Canadian Art Song Project
- Abbreviation: CASP
- Established: 2011
- Founders: Lawrence Wiliford, Steven Philcox
- Registration no.: 837426089RR0001
- Legal status: Registered charity
- Location(s): Toronto, Canada;
- Fields: Music commissioning, music performance, music production
- Key people: Linda Hutcheon
- Funding: Canada Council for the Arts, Ontario Arts Council, Jackman Humanities Institute Program for the Arts, Roger D. Moore
- Website: canadianartsongproject.ca

= Canadian Art Song Project =

Canadian contemporary classical music group

The Canadian Art Song Project (CASP) is a group that performs, records, promotes, and commissions the composition of Canadian vocal music in the tradition of art song and song cycles. The contemporary classical music group is based in Toronto and was founded by Lawrence Wiliford and Steven Philcox in 2011.

==History==

In 2007, after the sudden death of the General Director of the Canadian Opera Company (COC), Richard Bradshaw, Wiliford and Liz Upchurch, Music Director of the COC Ensemble Studio, organized a commission in Bradshaw's honour from British-Canadian composer Derek Holman.
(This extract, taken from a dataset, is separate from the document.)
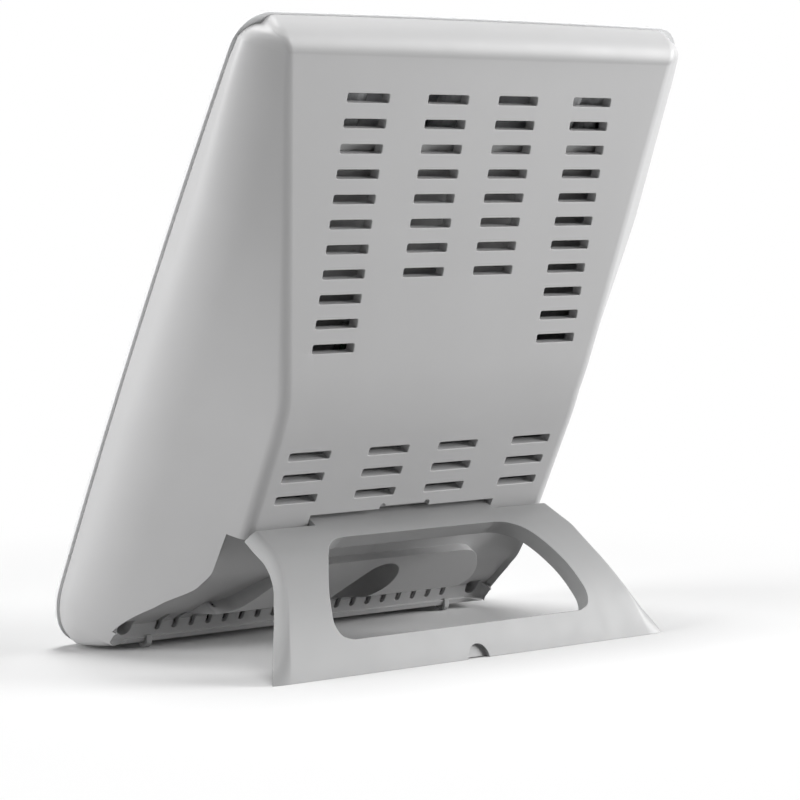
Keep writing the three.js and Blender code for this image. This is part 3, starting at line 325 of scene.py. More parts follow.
def half_section(v, inset, steps=10):
    """Half of the shell's outline at a height: side wall, curve, flank, rounded edge and back."""
    near = (v - inset, v, v + inset)
    depth = min(back_depth(n) for n in near) - inset
    whole = min(back_depth(max(n, STRIP_BOTTOM)) for n in near) - inset
    front = COVER_FRONT - OVERRUN if inset > 0 else COVER_FRONT
    reach = back_depth(max(v, STRIP_BOTTOM)) - COVER_FRONT
    edge = max(GAP, min(SPINE_EDGE, reach / 2) - inset)
    side_x = min(cover_side(n) for n in near) - inset
    grown = between((v - STRIP_TOP) / SIDE_LOW_RISE, 0, 1)
    height = min(SIDE_LOW + (SIDE_HEIGHT - SIDE_LOW) * grown, reach * SIDE_SHARE)
    corner = Vector((side_x, COVER_FRONT + height - inset * 0.5))
    centre_w = whole - edge
    spine_x = min(spine_half(v), side_x - edge - GAP)
    dx = side_x - spine_x
    dw = centre_w - corner.y
    swing = math.asin(between(edge / math.hypot(dx, dw), -1, 1))
    tilt = max(GAP / HEIGHT, math.atan2(dw, dx) + swing)
    flank = Vector((-math.cos(tilt), math.sin(tilt)))
    head = Vector((spine_x + edge * math.sin(tilt), centre_w + edge * math.cos(tilt)))
    start = Vector((side_x, COVER_FRONT + height * SIDE_START))
    end = corner + flank * min(SIDE_SWEEP, SIDE_SWEEP_SHARE * (head - corner).length)
    curve = []
    for i in range(steps * 2 + 1):
        t = i / steps / 2
        curve.append(start * (1 - t) ** 2 + corner * (2 * t * (1 - t)) + end * t ** 2)
    curve += [end.lerp(head, i / steps) for i in range(1, steps)]
    for i in range(steps, -1, -1):
        a = tilt * i / steps
        curve.append(Vector((spine_x + edge * math.sin(a), centre_w + edge * math.cos(a))))
    if v < STRIP_BOTTOM:
        blend = max(TINY, min(UNDER_EDGE, UNDER_SHARE * (depth - front)))
        curve = [Vector((p.x, soft_limit(p.y, depth + end_rise(p.x, v), blend))) for p in curve]
    points = [(side_x, front)] + [tuple(p) for p in curve]
    return points + [(spine_x * share, depth) for share in BACK_SHARES]


def crown_lift(x, v):
    rise = between((v - BACK_TOP) / (HEIGHT - CROWN_DROP - BACK_TOP), 0, 1)
    return CROWN_BOW * rise * max(0.0, 1 - (x / SPINE_FLARE) ** 2)


def stack(name, sections):
    return loft(name, [[(x, w, v + crown_lift(x, v)) for x, w in points] for v, points in sections])


def spread(count, low, high, ends=True):
    return [low + (high - low) * i / count for i in range(count + (1 if ends else 0))]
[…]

The resulting work was a song cycle, Four Seasons, which premiered at the new Four Seasons Centre in the spring of 2009. Philcox was in the audience, and described the experience as having had "a profound impact" on him. Wiliford subsequently approached Philcox with a proposal for an organization to promote Canadian art song, leading to the founding of CASP in 2011.
==Activity==
CASP has commissioned Canadian composers including James Rolfe, Christos Hatzis, Ana Sokolović, and Cecilia Livingston, Canadian poets including Anne Michaels, André Alexis, and Christian Bök, and performed and recorded with Canadian classical singers including Measha Brueggergosman, Brett Polegato, Krisztina Szabó, and Emily D%27Angelo. Since 2022, CASP has also begun producing short film projects based on their commissions and prior Canadian art song repertoire.